Look for the Pattern After the Complaint Is Resolved
Once the immediate issue is handled, the business should look at what the complaint revealed.
Was the policy unclear? Was the shipping timeline too vague? Was the product page missing an important detail? Did the customer misunderstand the service because the scope was not explained well enough? Did the confirmation email fail to set expectations?
Not every complaint means the business needs to change something. But repeated complaints usually point to a system issue.
If customers keep having the same problem, the answer is not just better replies.

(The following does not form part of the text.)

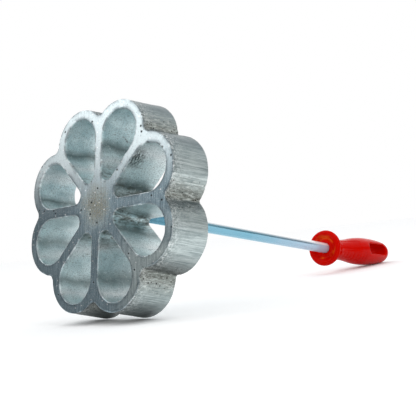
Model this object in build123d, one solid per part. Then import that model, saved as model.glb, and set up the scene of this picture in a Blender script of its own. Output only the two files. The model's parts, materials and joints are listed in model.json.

The answer may be better content, clearer policies, stronger product pages, improved packaging, better confirmation emails, or a more realistic timeline.
A complaint can become useful if the business learns from it.
Complaints Are Trust Tests
A complaint is not the moment when trust automatically disappears. It is the moment when trust gets tested.
Customers watch how the business responds under pressure. They notice whether the reply is clear or defensive. They notice whether the business takes them seriously. They notice whether the next step is obvious. They notice whether the brand follows through.
A poorly handled complaint can turn a small issue into a lasting negative impression.
A well-handled complaint can do the opposite. It can show the customer that the brand is steady, fair, and capable even when the experience is imperfect.
Small businesses do not need perfect customer service departments to handle complaints well. They need calm communication, clear policies, realistic timelines, and enough humility to see the customer’s side of the experience.
Most customers do not want to be treated like they are the problem.
They want to know the business is willing to help solve one.